* _Request_
Everything from the line containing "plate_middle, (-1,), 0)" through the line containing "bpy.context.scene.collection.objects.link(empty)" must be quoted exactly; everything else is left out.

* _Material_
+ + + + + + +
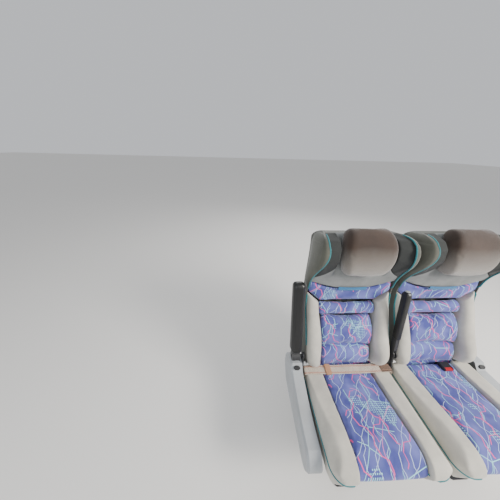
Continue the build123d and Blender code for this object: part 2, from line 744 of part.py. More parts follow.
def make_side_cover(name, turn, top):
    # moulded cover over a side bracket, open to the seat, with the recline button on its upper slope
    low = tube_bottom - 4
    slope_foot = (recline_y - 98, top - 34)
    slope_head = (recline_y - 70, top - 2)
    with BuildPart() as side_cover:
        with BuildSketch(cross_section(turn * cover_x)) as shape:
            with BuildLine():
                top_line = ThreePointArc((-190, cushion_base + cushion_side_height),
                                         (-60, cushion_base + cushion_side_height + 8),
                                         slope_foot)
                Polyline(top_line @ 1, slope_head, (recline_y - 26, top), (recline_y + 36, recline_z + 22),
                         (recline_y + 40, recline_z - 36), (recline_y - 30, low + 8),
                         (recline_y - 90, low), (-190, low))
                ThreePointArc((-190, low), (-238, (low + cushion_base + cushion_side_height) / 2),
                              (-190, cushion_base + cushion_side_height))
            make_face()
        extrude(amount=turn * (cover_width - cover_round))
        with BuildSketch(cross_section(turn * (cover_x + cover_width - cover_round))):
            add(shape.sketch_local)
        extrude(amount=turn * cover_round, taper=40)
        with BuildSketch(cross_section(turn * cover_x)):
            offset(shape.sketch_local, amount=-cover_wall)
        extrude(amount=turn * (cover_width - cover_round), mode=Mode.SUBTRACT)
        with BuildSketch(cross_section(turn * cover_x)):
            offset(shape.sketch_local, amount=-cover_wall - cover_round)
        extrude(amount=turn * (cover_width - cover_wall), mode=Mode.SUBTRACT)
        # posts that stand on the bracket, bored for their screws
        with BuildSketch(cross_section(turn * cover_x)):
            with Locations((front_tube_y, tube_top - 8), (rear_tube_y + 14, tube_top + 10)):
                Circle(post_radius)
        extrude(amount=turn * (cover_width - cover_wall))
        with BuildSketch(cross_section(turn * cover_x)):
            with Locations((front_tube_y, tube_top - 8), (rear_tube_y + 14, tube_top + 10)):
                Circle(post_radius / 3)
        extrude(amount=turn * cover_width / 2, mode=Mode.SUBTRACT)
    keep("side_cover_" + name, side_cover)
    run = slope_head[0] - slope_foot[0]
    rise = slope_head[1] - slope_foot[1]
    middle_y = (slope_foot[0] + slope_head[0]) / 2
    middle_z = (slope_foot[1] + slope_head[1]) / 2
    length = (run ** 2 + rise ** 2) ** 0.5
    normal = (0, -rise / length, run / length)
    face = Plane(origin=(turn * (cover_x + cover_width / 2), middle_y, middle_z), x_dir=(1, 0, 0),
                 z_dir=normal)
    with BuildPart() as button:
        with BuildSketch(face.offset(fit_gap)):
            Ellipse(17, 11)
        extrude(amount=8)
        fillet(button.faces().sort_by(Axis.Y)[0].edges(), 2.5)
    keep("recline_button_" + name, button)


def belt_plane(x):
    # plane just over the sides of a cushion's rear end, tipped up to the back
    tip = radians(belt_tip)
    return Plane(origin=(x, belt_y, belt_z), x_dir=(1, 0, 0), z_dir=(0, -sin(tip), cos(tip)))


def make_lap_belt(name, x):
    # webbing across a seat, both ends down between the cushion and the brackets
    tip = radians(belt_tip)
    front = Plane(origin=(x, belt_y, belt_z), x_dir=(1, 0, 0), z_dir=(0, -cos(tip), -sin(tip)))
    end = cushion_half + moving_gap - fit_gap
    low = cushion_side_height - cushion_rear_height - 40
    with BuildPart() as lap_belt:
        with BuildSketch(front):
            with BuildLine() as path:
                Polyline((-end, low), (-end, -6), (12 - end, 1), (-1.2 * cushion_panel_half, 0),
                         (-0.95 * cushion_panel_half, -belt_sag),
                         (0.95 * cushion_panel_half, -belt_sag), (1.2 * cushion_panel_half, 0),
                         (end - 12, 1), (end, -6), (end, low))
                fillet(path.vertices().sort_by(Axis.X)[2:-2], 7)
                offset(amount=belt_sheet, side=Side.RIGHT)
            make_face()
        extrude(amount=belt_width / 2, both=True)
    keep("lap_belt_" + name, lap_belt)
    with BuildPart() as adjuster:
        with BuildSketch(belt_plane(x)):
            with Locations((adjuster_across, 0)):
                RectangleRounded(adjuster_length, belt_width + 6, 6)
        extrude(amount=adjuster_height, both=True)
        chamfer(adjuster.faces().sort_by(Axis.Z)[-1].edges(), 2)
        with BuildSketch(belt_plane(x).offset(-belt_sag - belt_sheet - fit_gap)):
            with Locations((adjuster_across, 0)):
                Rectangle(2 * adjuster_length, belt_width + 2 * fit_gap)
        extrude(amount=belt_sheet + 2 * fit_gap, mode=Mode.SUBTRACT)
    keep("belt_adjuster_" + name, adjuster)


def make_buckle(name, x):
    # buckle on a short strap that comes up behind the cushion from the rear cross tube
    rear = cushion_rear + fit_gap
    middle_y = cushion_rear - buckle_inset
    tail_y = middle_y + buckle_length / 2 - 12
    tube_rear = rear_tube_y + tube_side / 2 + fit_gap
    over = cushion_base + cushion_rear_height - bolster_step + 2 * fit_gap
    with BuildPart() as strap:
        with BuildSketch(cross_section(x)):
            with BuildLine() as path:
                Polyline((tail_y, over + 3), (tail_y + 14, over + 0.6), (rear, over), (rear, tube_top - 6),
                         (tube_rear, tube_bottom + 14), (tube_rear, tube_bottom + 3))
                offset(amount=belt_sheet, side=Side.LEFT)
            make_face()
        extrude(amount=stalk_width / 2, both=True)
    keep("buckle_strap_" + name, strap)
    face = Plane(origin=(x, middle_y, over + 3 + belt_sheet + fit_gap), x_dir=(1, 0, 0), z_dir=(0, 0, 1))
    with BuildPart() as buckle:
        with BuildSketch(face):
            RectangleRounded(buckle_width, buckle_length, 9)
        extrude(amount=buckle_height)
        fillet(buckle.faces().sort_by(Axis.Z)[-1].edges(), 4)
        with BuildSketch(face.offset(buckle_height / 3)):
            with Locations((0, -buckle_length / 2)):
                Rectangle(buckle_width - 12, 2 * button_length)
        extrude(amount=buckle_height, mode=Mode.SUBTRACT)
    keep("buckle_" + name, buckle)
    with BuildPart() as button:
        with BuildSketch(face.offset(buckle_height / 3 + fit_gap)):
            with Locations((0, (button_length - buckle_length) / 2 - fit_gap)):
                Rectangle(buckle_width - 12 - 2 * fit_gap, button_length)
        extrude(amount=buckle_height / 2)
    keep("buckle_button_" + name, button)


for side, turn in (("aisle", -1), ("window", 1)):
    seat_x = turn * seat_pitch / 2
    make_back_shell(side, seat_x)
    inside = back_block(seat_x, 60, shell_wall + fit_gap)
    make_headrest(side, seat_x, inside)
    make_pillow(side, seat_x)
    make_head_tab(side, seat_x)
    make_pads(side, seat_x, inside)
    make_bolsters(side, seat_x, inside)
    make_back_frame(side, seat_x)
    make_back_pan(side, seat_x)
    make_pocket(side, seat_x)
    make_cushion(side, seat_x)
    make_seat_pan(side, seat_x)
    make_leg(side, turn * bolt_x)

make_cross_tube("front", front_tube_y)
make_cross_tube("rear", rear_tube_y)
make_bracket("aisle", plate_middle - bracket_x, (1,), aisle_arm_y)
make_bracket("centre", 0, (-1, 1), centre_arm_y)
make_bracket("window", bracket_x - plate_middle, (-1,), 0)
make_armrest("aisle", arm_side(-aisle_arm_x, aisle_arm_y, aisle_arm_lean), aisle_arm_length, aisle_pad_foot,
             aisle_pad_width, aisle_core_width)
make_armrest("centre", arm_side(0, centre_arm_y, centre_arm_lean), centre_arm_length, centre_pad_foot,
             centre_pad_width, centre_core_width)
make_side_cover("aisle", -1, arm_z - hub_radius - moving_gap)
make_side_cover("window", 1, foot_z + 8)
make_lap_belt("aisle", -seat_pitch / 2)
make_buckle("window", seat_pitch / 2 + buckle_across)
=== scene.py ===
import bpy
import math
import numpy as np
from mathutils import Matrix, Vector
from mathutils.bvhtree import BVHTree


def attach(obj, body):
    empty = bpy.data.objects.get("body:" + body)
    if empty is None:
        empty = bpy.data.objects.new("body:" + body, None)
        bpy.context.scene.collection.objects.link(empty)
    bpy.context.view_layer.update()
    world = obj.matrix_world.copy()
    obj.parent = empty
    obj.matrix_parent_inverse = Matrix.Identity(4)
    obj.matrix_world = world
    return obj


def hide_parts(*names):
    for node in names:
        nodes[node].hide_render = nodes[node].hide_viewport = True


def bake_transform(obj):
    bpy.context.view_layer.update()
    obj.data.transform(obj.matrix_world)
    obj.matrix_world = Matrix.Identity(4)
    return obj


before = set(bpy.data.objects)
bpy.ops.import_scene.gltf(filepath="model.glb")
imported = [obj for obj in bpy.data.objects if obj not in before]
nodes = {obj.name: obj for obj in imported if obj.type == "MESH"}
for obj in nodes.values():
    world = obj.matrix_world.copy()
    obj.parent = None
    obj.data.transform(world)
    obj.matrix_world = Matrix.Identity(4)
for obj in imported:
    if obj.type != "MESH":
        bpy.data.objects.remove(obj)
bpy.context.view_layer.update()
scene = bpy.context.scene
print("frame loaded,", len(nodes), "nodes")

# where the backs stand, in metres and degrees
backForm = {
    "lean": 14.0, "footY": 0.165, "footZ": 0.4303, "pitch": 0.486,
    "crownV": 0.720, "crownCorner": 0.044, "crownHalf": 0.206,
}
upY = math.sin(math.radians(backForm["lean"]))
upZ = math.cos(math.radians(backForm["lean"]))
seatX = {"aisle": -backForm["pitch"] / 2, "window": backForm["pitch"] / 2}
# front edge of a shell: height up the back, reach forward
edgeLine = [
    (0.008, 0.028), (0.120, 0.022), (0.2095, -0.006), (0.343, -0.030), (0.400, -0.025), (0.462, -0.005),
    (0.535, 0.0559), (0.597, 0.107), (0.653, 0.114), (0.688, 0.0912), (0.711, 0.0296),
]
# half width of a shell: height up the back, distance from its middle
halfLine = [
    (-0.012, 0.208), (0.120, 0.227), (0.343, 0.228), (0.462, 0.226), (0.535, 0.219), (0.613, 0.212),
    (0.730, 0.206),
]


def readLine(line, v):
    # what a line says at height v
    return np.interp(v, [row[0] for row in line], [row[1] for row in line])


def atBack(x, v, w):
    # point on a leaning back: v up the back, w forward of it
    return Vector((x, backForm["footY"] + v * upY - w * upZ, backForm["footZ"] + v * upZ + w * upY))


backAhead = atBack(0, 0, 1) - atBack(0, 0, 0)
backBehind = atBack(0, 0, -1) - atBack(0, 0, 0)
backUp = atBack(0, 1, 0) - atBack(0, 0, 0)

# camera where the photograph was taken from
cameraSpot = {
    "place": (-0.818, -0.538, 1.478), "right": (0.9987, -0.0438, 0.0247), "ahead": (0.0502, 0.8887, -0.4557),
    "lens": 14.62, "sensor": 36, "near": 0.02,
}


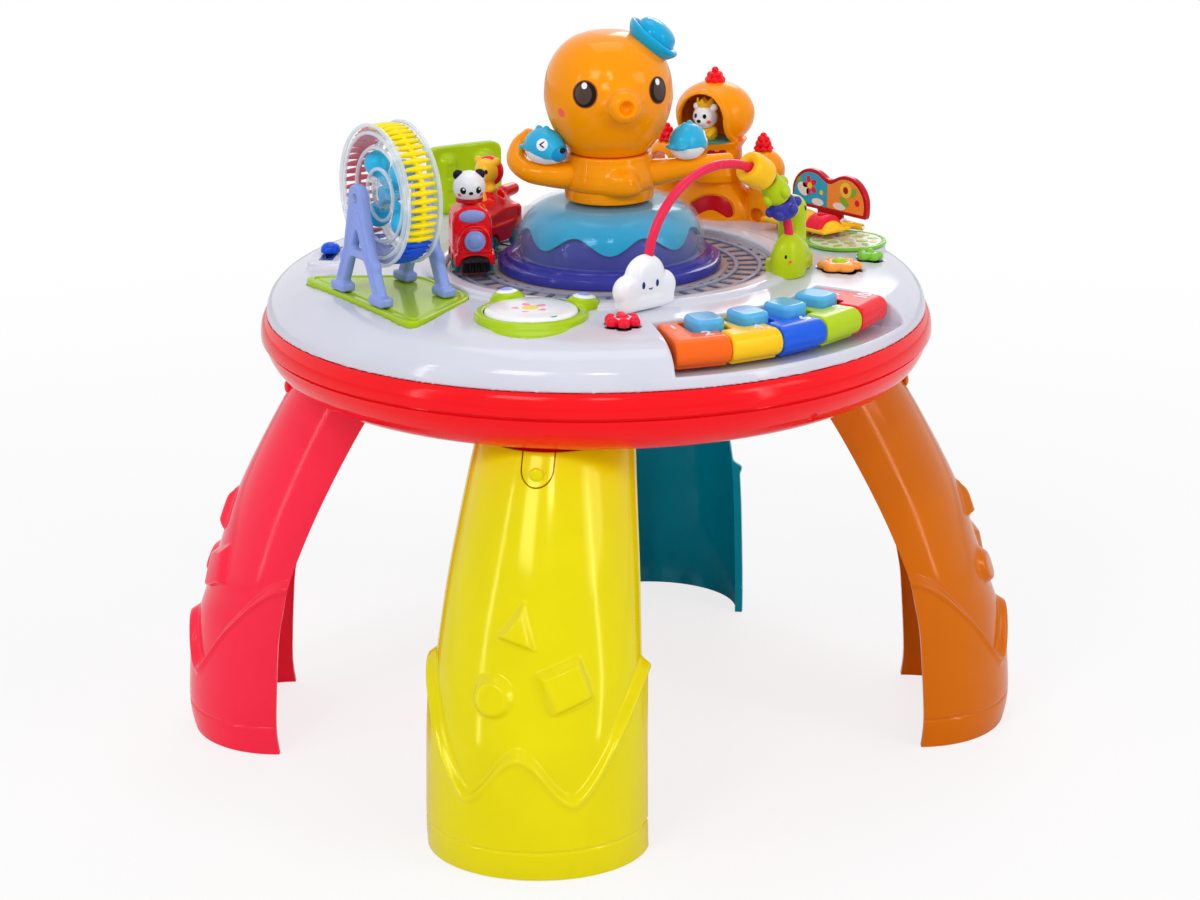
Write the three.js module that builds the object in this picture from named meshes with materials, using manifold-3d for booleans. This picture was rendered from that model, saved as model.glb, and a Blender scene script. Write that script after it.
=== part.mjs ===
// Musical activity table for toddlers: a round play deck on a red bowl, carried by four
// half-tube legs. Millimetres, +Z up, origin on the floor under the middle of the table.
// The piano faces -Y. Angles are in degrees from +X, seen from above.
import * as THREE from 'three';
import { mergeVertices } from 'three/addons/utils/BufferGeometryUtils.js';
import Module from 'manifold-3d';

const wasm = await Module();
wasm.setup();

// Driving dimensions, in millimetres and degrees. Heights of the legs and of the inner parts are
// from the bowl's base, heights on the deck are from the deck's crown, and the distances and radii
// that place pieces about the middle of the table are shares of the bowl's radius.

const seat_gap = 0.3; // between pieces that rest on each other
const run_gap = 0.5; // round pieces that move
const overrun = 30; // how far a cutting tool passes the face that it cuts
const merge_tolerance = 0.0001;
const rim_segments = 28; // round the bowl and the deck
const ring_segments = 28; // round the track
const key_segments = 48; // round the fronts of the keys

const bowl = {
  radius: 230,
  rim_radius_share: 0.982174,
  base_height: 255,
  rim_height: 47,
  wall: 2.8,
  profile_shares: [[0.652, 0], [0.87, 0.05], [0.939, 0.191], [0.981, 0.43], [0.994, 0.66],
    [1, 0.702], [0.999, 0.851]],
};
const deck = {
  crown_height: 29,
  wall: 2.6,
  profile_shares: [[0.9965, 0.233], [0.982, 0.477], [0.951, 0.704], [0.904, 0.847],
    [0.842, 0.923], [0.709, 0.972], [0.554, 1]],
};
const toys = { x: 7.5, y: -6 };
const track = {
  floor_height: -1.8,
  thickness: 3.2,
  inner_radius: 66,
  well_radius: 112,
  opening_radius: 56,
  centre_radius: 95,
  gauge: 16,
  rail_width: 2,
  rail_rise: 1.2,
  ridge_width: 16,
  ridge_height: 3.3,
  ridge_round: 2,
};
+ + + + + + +
* _Exercise output_
make_bracket("window", bracket_x - plate_middle, (-1,), 0)
make_armrest("aisle", arm_side(-aisle_arm_x, aisle_arm_y, aisle_arm_lean), aisle_arm_length, aisle_pad_foot,
             aisle_pad_width, aisle_core_width)
make_armrest("centre", arm_side(0, centre_arm_y, centre_arm_lean), centre_arm_length, centre_pad_foot,
             centre_pad_width, centre_core_width)
make_side_cover("aisle", -1, arm_z - hub_radius - moving_gap)
make_side_cover("window", 1, foot_z + 8)
make_lap_belt("aisle", -seat_pitch / 2)
make_buckle("window", seat_pitch / 2 + buckle_across)
=== scene.py ===
import bpy
import math
import numpy as np
from mathutils import Matrix, Vector
from mathutils.bvhtree import BVHTree


def attach(obj, body):
    empty = bpy.data.objects.get("body:" + body)
    if empty is None:
        empty = bpy.data.objects.new("body:" + body, None)
        bpy.context.scene.collection.objects.link(empty)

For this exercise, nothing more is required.